I’d shoot anything that moved in those days. I remember when we got rid of Thelma’s Triumph Herald and replaced it with a brand-new Mercedes—after yet another call to Patrick Meehan’s office. The car was always covered in scratches, and we couldn’t work out why. I’d get it resprayed, park it in the garage overnight, but the next morning the paintwork would be covered in all these nicks and gouges again. It was costing me an arm and a leg. Then I realised what was happening: we had a family of stray cats living in the garage, and when it was cold they’d climb up on the Merc’s bonnet, because it was nice and warm. So, one day, I came back from a long session at the Hand & Cleaver, got my shotgun, and just fucking obliterated the place. I got two or three of them that first time. Then I kept going back every day, picking them off, one by one.
But y’know, that’s one of my regrets—the cruelty to animals. I could have found another way to get rid of those cats, but like I said, I was out of control. It got so bad, people started to call my house Atrocity Cottage, not Bulrush Cottage. It was me who came up with the name—I just blurted it out one night when I was pissed—but from then on it stuck.
People would come to stay with us and they’d never be the same again. Take my old mate Jimmy Phillips, the bloke who’d played bottleneck guitar in Polka Tulk. He got so fucked up on booze and Afghan hash over at Bulrush Cottage one night that he ended up taking a shit in the kitchen sink. Then there was the time when one of my old schoolfriends from Birmingham brought his new wife over for a visit. The day after they arrived, I woke up in the morning with a terrible headache and a big hairy arm around my shoulder.

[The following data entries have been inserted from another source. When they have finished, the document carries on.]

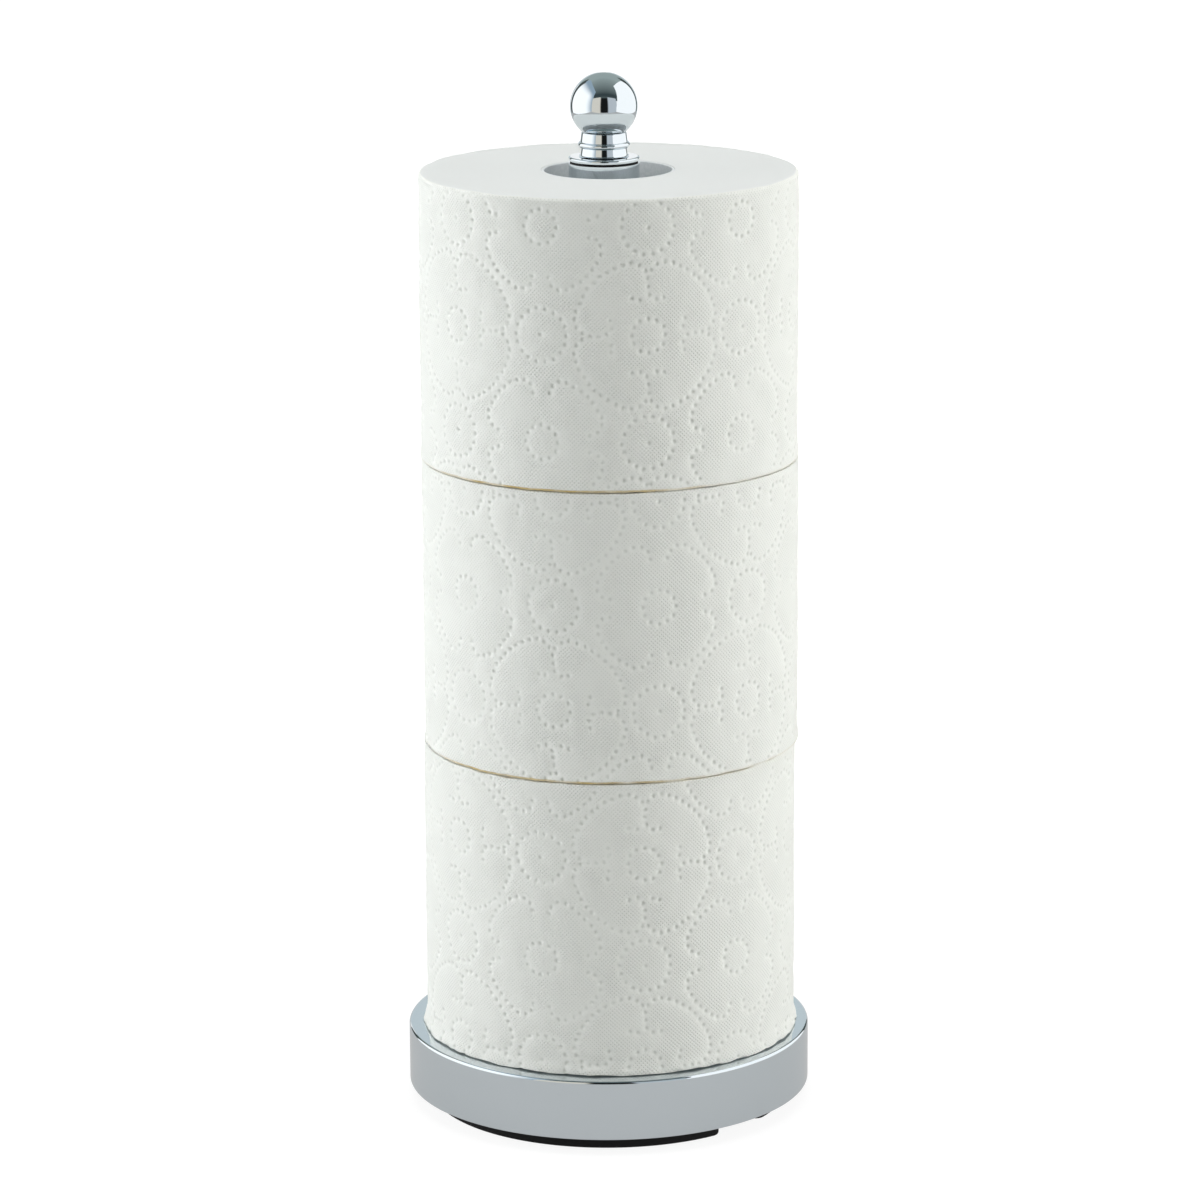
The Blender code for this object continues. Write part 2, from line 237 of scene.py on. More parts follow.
shade = node(tree, RANGE, [to_dot, SHADE_FROM, SHADE_TO, DOT_SHADE, 0.0], **SMOOTH)
shade = node(tree, MATHS, [pits, PIT_SHADE, shade], operation="MULTIPLY_ADD")
tones = node(tree, MIX, [shade, linear(TISSUE_WHITE), linear(TISSUE_SHADE)], data_type="RGBA")
place = node(tree, COORDINATES).outputs["Object"]
height = node(tree, SPLIT, [place]).outputs["Z"]
higher = node(tree, MATHS, [height, CLEAN_BELOW], operation="GREATER_THAN")
up_sheet = node(tree, SPLIT, [sheet]).outputs["Y"]
uneven = node(tree, RANGE, [patch["Fac"], *SINGED_STRENGTH])
forward = node(tree, VECTORS, [place, SINGED_SIDE], operation="DOT_PRODUCT").outputs["Value"]
facing = node(tree, RANGE, [forward, *SINGED_REACH])
singed = node(tree, RANGE, [up_sheet, SINGED_TO, SINGED_FROM, 1.0, 0.0])
for share in (higher, uneven, facing):
    singed = node(tree, MATHS, [singed, share], operation="MULTIPLY")
tones = node(tree, MIX, [singed, tones.outputs["Result"], linear(SCORCH)], data_type="RGBA")
tree.links.new(tones.outputs["Result"], shader["Base Color"])
tree.links.new(relief.outputs[0], shader["Normal"])
print(tissue.name, f"with pins {NET_PITCH / MM / math.sqrt(2):.2f} mm apart")

# %% [markdown]
# ## The sawn ends of the rolls
#
# The log of paper is sawn into rolls, so each end shows some two hundred layers on edge.
# They are about 0.2 mm apart, too fine to show here, so the lines are drawn at four times that, and unevenly:
# the noise is stretched along the layers, because it is read at the distance from the post and slowly round it.
# The saw runs hot and leaves the outermost layers of the two upper rolls' lower ends straw brown.

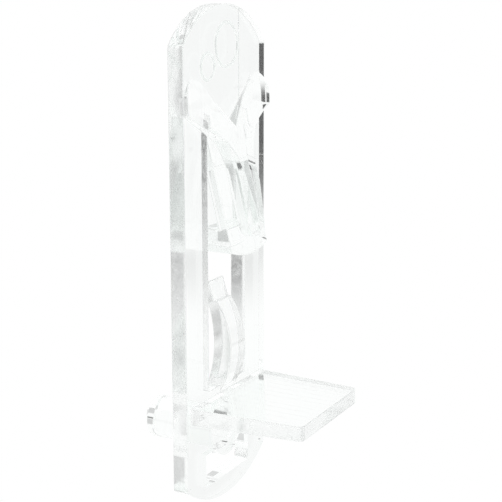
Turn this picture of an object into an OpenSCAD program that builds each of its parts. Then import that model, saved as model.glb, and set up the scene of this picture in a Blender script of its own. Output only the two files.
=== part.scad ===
// Locking shelf support pin, moulded in one piece.
//
// Frame: X across the back plate, Z up, -Y out of the cabinet wall.
// The origin is where the axis of the pin meets the back face of the plate.

/* [Back plate] */

// width of the back plate
plate_w = 18; // [16:0.5:26]
// thickness of the back plate
plate_t = 1.85; // [1.5:0.05:3]
// height above the pin axis at which the straight sides end
plate_top = 44.4; // [43:0.2:60]
// depth below the pin axis at which the straight sides end
plate_bottom = 4.4; // [3.6:0.2:10]
// rise of the crowned top end
crown_rise = 4.6; // [3:0.2:8]
// radius of the corners of the top end
crown_corner = 0.8; // [0.5:0.1:2.5]
// sag of the crowned bottom end
foot_sag = 3.5; // [2:0.1:5]
// radius of the corners of the bottom end
foot_corner = 0.6; // [0.3:0.1:1.5]

/* [Pin] */

// diameter of the pin, for the drilled hole in the cabinet side
pin_d = 5; // [4:0.1:7]
// length of the pin behind the plate
pin_l = 8.3; // [6:0.1:12]
// chamfer at the tip of the pin
pin_chamfer = 0.5; // [0.2:0.1:1]

/* [Ledge] */

// height of the ledge's top face above the pin axis
ledge_z = 5; // [4.4:0.1:8]
// reach of the ledge from the front of the plate
ledge_depth = 13.3; // [8:0.1:16]
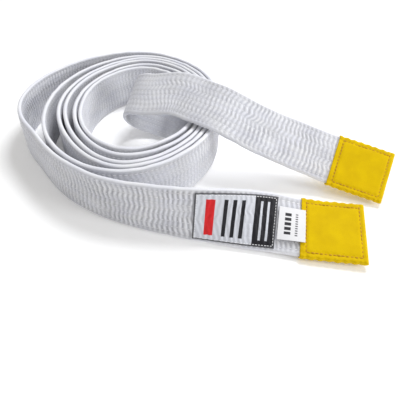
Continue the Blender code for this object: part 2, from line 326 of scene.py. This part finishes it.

I thought my mate must have been having a go at Thelma while I was asleep, so I jumped out of bed, ready to chin the bastard. But then I realised what had happened: I’d got up in the middle of the night to take a piss and had gone back to the wrong room. Talk about an awkward fucking situation. I was stark naked, too—so I just grabbed my trousers from the floor and dived back into the bed, put them on under the sheets, and then staggered back to my own room, with no one saying a word.